Wed Nov 6 07:28:22 PST 2024

https://github.com/ostannard created https://github.com/llvm/llvm-project/pull/115174

The MVE VADC and VSBC instructions read and write a carry bit in FPSCR, which is exposed through the intrinsics. This makes it possible to write code which has the FPSCR live across a function call, or which uses the same value twice, so it needs to be possible to spill and reload it.

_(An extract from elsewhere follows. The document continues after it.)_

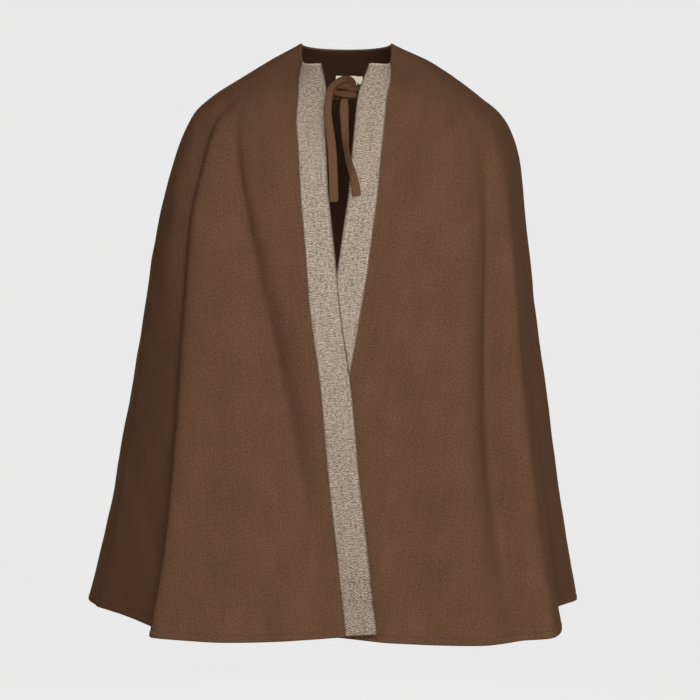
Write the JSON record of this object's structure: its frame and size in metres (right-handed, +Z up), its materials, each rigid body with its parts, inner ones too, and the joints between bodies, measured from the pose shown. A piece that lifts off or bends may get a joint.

There is a missed optimisation in one of the test cases, where we reload the FPSCR from the stack despite it still being live, I've not found a simple way to prevent the register allocator from doing this.

>From e1bdf834db9e3568983e77030ad75a31618a4a4a Mon Sep 17 00:00:00 2001
From: Oliver Stannard <oliver.stannard at arm.com>
Date: Wed, 6 Nov 2024 15:15:23 +0000
Subject: [PATCH] [ARM] Allow spilling FPSCR for MVE adc/sbc intrinsics

The MVE VADC and VSBC instructions read and write a carry bit in FPSCR,
which is exposed through the intrinsics. This makes it possible to write
code which has the FPSCR live across a function call, or which uses the
same value twice, so it needs to be possible to spill and reload it.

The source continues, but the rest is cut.